Mieux articuler logement et urbanisme
Quelles leçons peut-on tirer de ces analyses pour les politiques de l’habitat, tant au niveau national que dans leurs dimensions locales ? Certainement pas qu’il ne faut construire des logements neufs que dans les villes et régions dont les marchés résidentiels sont les plus tendus. Il y a bien d’autres raisons de construire, notamment pour l’aménagement du territoire ou le renouvellement urbain.
En revanche, il est indispensable que l’accroissement de la production se concentre là où les besoins sont les plus intenses. Encore faut-il le rendre possible en levant les obstacles fonciers à la construction. Cela passe, notamment, par la mise en place d’une nouvelle organisation de l’articulation entre le logement et l’urbanisme : mise au niveau intercommunal des plans locaux d’urbanisme urbains et transformation de la gouvernance des politiques de l’habitat en Île-de-France.

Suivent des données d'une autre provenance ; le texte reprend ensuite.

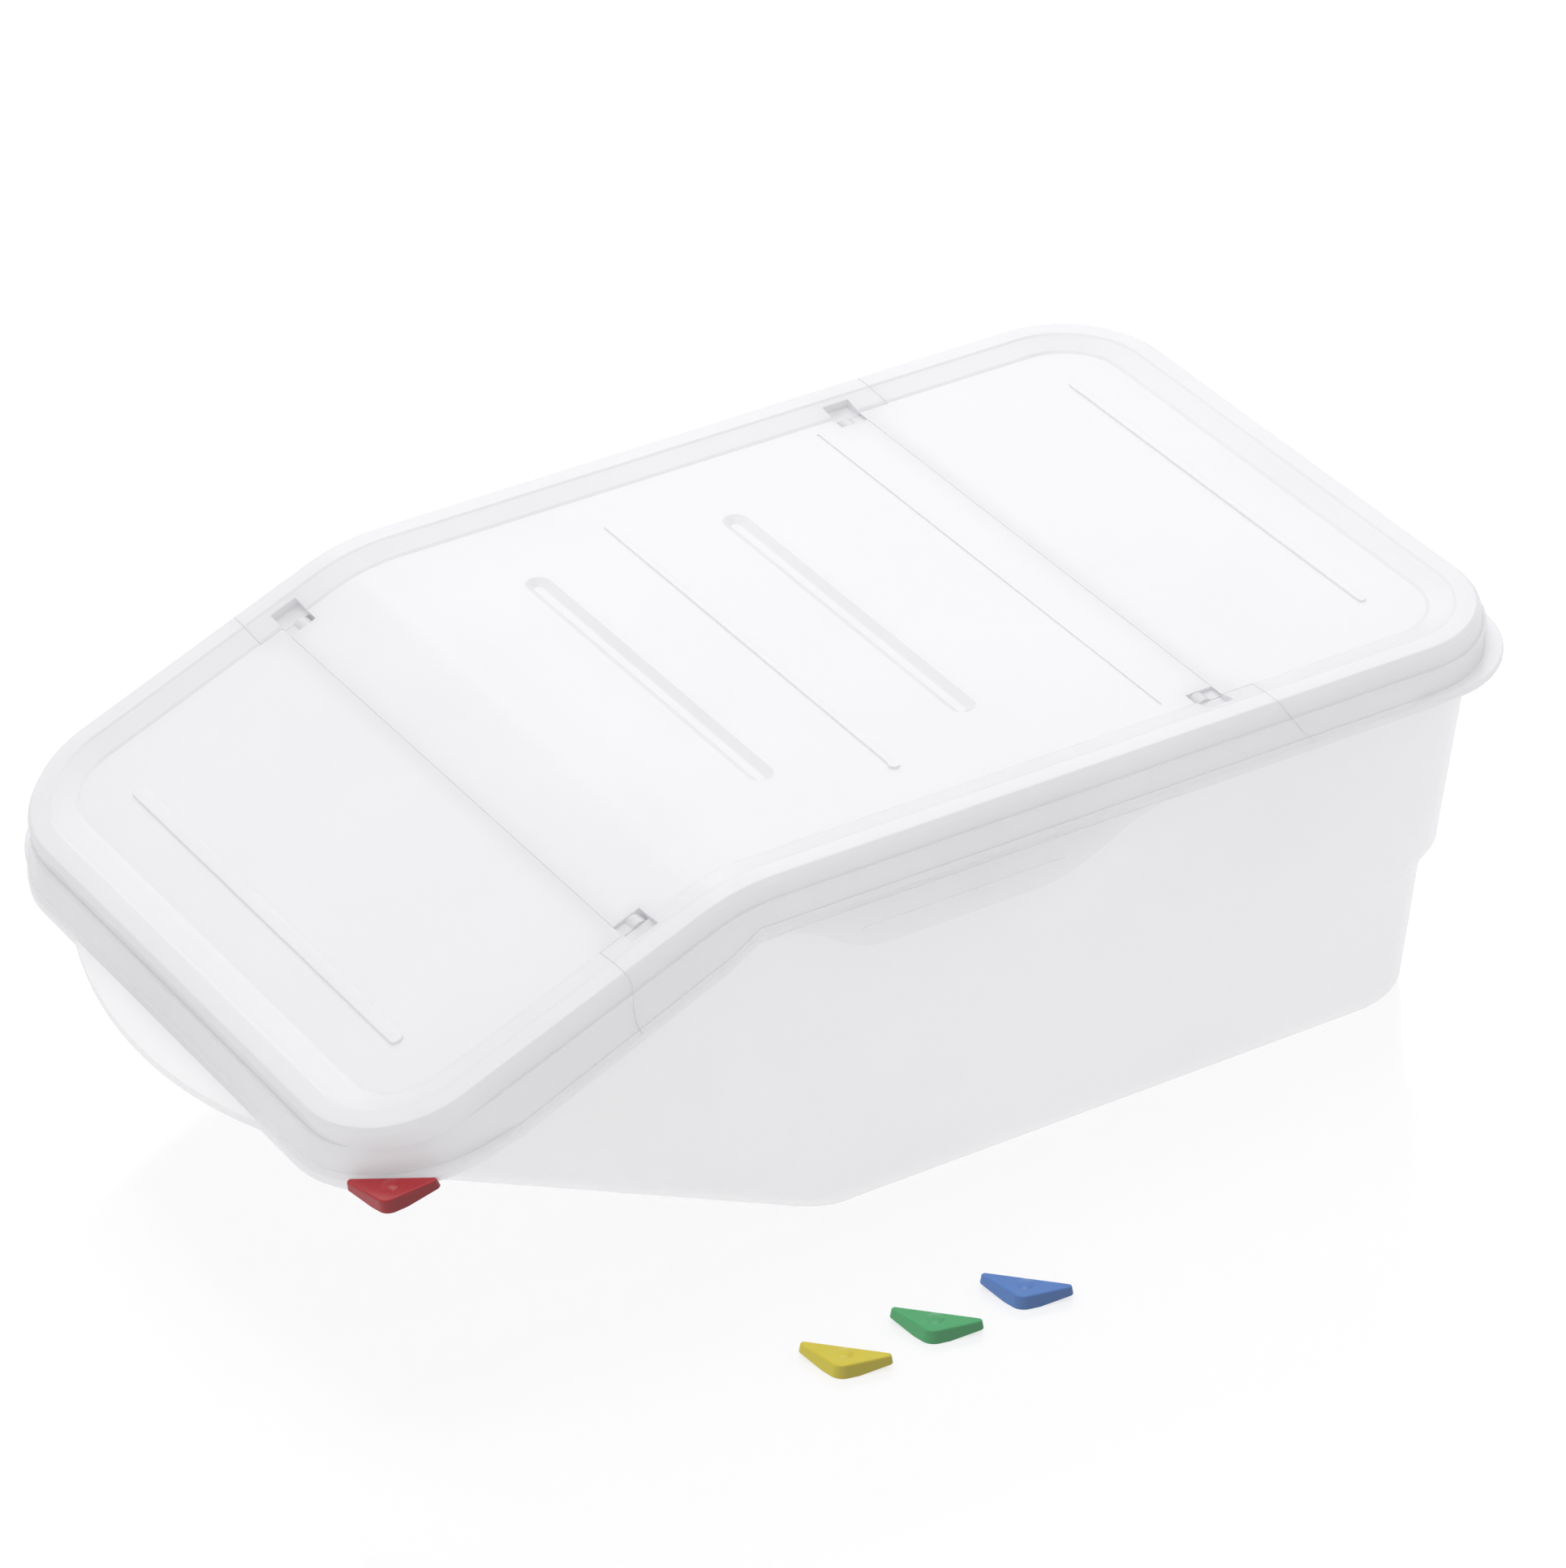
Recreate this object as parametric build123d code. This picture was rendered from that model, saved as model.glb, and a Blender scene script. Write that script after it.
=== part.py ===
from build123d import *
import os
from math import atan, cos, degrees, radians, sin, sqrt, tan

os.makedirs("parts", exist_ok=True)

# Frame: +Z up, length along Y with the sloping scoop end at -Y, width along X.
# The origin is on the floor, under the middle of the base.  Millimetres throughout.

# ---- lid panel and rim ----
panel_z = 196.0            # height of the flat lid panel
panel_half = 147.2         # half width of the panel, up to the raised border
panel_rear = 180.0         # rear edge of the panel
panel_radius = 29.0        # plan corner radius of the panel
slope = 22.5               # fall of the front part of the lid, degrees
bend_y = -210.0            # where the flat and the sloping panel planes meet
bend_radius = 90.0         # radius of the soft bend between them
slope_len = 173.0          # panel length on the slope, from the bend line
skin = 2.2                 # lid thickness
skirt_half = 174.3         # half width over the lid skirt
skirt_front, skirt_rear = -396.0, 207.1    # front and rear faces of the skirt, at its lower edge
skirt_flare = 0.136        # forward lean of the skirt's front face
skirt_t = 2.2
skirt_lip, skirt_lip_h = 0.5, 3.4          # reach and height of the lip along its lower edge
skirt_r_front, skirt_r_rear = 60.0, 56.0   # plan corner radii of the skirt

# ---- tub ----
floor_t = 3.0
wall = 2.5
base_half, base_rear, base_front, base_radius = 152.5, 179.0, -178.0, 44.0
draft = 0.0734             # widening per millimetre of height
rear_step_low, rear_step_high, rear_step = 70.0, 77.0, 7.7
lip_z, lip_front = 98.0, -383.0
flange_t, flange_gap = 4.0, 0.4
tongue_half, tongue_out = 86.0, 14.5       # front pull lip: half width and reach

# ---- hinges ----
hinge_rear_y, hinge_front_s = 55.3, 47.5   # where the flap panels start
axis_back, axis_drop = 9.3, 4.8            # hinge axis, behind that line and below the panel
trunnion_r, bore_r = 2.5, 2.56
knuckle_r = 9.8            # a flap's rear edge lies on this radius around the hinge axis
arm_in, arm_out = 139.8, 146.3             # x range of a hinge arm
pocket_in, pocket_out = 139.4, 146.7       # x range of the pocket it sits in
trunnion_end, boss_end = 152.0, 153.6
pocket_back, pocket_floor = -5.6, -5.4     # rear wall and floor of the pocket, from the axis
notch_end, notch_floor = 156.6, 3.2        # notch in the border beside the pocket

# ---- corner lobes and colour clips ----
lobe_t, lobe_r, lobe_shift = 3.4, 52.5, 12.0
lobe_x, lobe_front_y, lobe_rear_y = 118.2, -333.0, 151.0   # corner centres the lobes point away from
clip_len, clip_depth, clip_t = 42.0, 16.2, 6.2
clip_lean, tip_rise = 1.1, 2.4   # lean of its sides; rise of its underside at the tips
clip_gap_d = 61.4          # distance of the clip's long side from the corner centre
slot_h, slot_clear = 3.8, 0.35

c, s = cos(radians(slope)), sin(radians(slope))     # cosine and sine of the lid's slope
slope_plane = Plane(origin=(0, bend_y, panel_z), x_dir=(1, 0, 0), z_dir=(0, -s, c))
tangent = bend_radius * tan(radians(slope / 2))


def on_slope(dist, up=0.0):
    """Height-profile point (y, z) at a distance down the slope and above its panel."""
    return (bend_y - dist * c - up * s, panel_z - dist * s + up * c)


def prism(points, half):
    """Side-view polygon of (y, z) points, extruded symmetrically across the width."""
    plane = Plane(origin=(0, 0, 0), x_dir=(0, 1, 0), z_dir=(1, 0, 0))
    return extrude(plane * make_face(Polyline(*points, close=True)), half, both=True)


def block(x0, x1, y0, y1, z0, z1):
    """Plain box between two corners."""
    return Pos((x0 + x1) / 2, (y0 + y1) / 2, (z0 + z1) / 2) * Box(x1 - x0, y1 - y0, z1 - z0)


def plan_rect(half, front, rear, radius, z=0.0):
    """Rounded rectangle seen from above."""
    return Pos(0, (front + rear) / 2, z) * RectangleRounded(2 * half, rear - front, radius)


def plan_prism(half, front, rear, radius, z0, z1):
    return extrude(plan_rect(half, front, rear, radius, z0), z1 - z0)


def both_sides(shape):
    """The shape and its mirror image across the middle of the width."""
    return shape + mirror(shape, Plane.YZ)


def top_profile(up):
    """Side-view line of the lid panel, shifted along its own normal, rear to front."""
    r = bend_radius + up
    start = (bend_y + tangent, panel_z + up)
    mid = (start[0] - r * sin(radians(slope / 2)), start[1] - r * (1 - cos(radians(slope / 2))))
    end = (start[0] - r * s, start[1] - r * (1 - c))
    far = (end[0] - 260 * c, end[1] - 260 * s)
    rear = (260.0, panel_z + up)
    return rear, start, mid, end, far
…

Ensuite, il faut accroître fortement la part des logements financièrement accessibles au sein de la production neuve, ce qui suppose à la fois de ne pas compromettre la pérennité du financement du logement social et de mieux maîtriser les composantes foncières du coût de production des programmes en accession à la propriété. Ce dernier point suppose un renouveau de l’urbanisme de ZAC et une transformation des relations entre villes, aménageurs et promoteurs. Certaines villes, comme Rennes, Grenoble ou Toulouse, s’y sont essayées avec succès ; rien de tel ne s’est produit à ce stade à l’échelle de l’agglomération parisienne.